<252> Conrad Wimpina, professeur de Leipzig, devint le premier recteur de cette nouvelle université, et il en dressa les statuts. Mille étudiants se firent inscrire dès la première année dans les fastes de l'université.

Il arriva, pour les progrès des sciences, que Joachim Nestor les protégea autant que son père; c'était le Léon X du Brandebourg : il possédait les mathématiques, l'astronomie et l'histoire; il parlait avec facilité le français, l'italien et le latin; il aimait les belles-lettres, et il fit des dépenses considérables pour encourager ceux qui s'y appliquaient.

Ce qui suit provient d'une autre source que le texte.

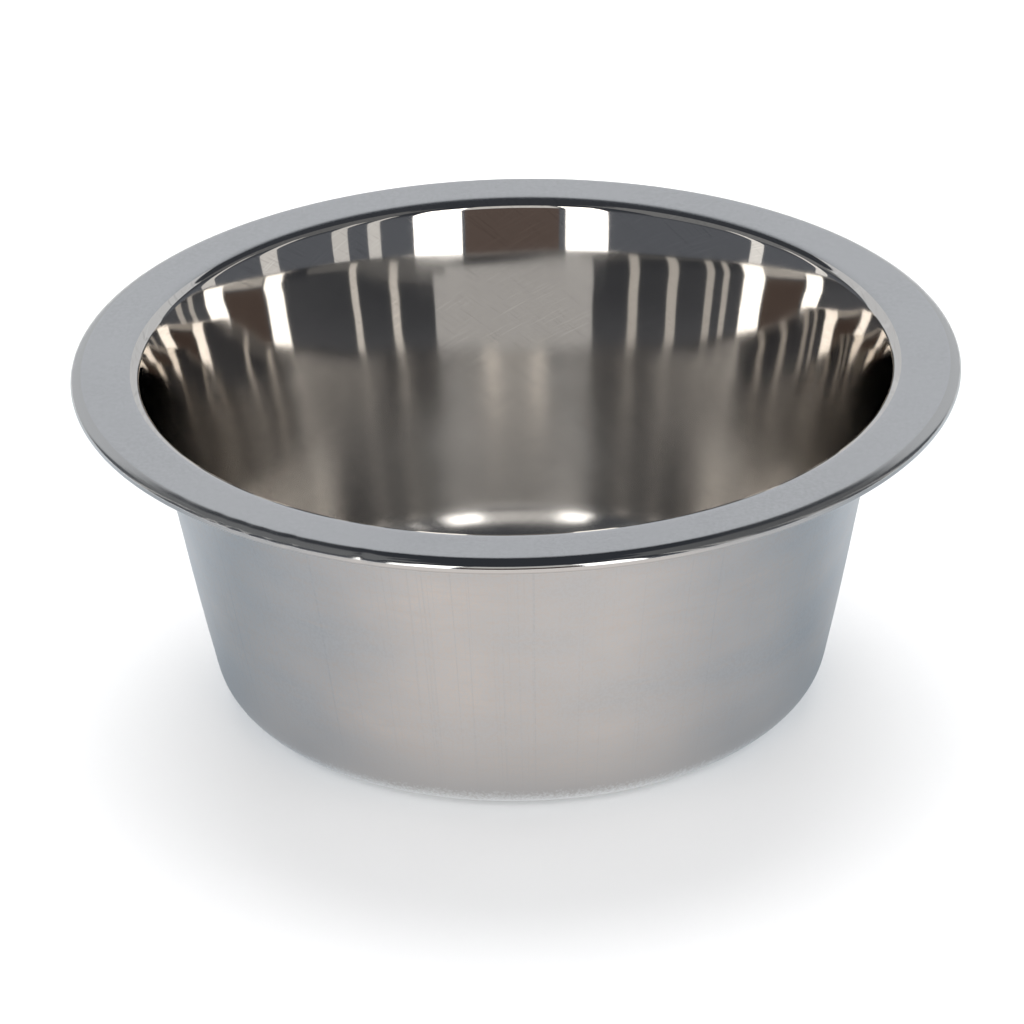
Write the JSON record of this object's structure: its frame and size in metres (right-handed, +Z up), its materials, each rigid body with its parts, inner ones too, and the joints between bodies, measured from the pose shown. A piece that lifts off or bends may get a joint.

Ce n'était pas l'ouvrage d'un jour, que de civiliser une nation qui avait été sauvage pendant tant de siècles; il faut bien du temps pour que la douceur du commerce des sciences se communique à tout un peuple. Les jeunes gens étudiaient, à la vérité; mais ceux qui étaient d'un âge mûr, demeuraient attachés à leurs anciens usages et à leur grossièreté; les nobles volaient encore sur les grands chemins; la dépravation des mœurs était si générale en Allemagne, que la diète de l'Empire, assemblée à Trèves, voulant y mettre un frein, défendit de blasphémer, et de s'abandonner à ces excès de débauche qui ravalent l'humanité et rendent les hommes inférieurs aux animaux.

Il y avait dès lors des vignes plantées dans l'Électorat; le baril de vin se vendait de ce temps à trente gros, et le boisseau de seigle, à vingt et un liards : les espèces commençaient à circuler davantage. Joachim Nestor fit même construire quelques bâtiments, entre autres le château de Potsdam. Tout le monde était habillé à l'allemande, ce qui répond à peu près à l'ancien habillement espagnol : les hommes portaient des pourpoints et de larges fraises; les princes, les comtes et les chevaliers portaient des chaînes d'or au cou;60 il n'était permis aux gentilshommes que d'avoir trois anneaux d'or à la cravate; l'habillement des femmes ressemblait à celui des Augsbourgeoises ou des filles de Strasbourg.


60 Lockelius.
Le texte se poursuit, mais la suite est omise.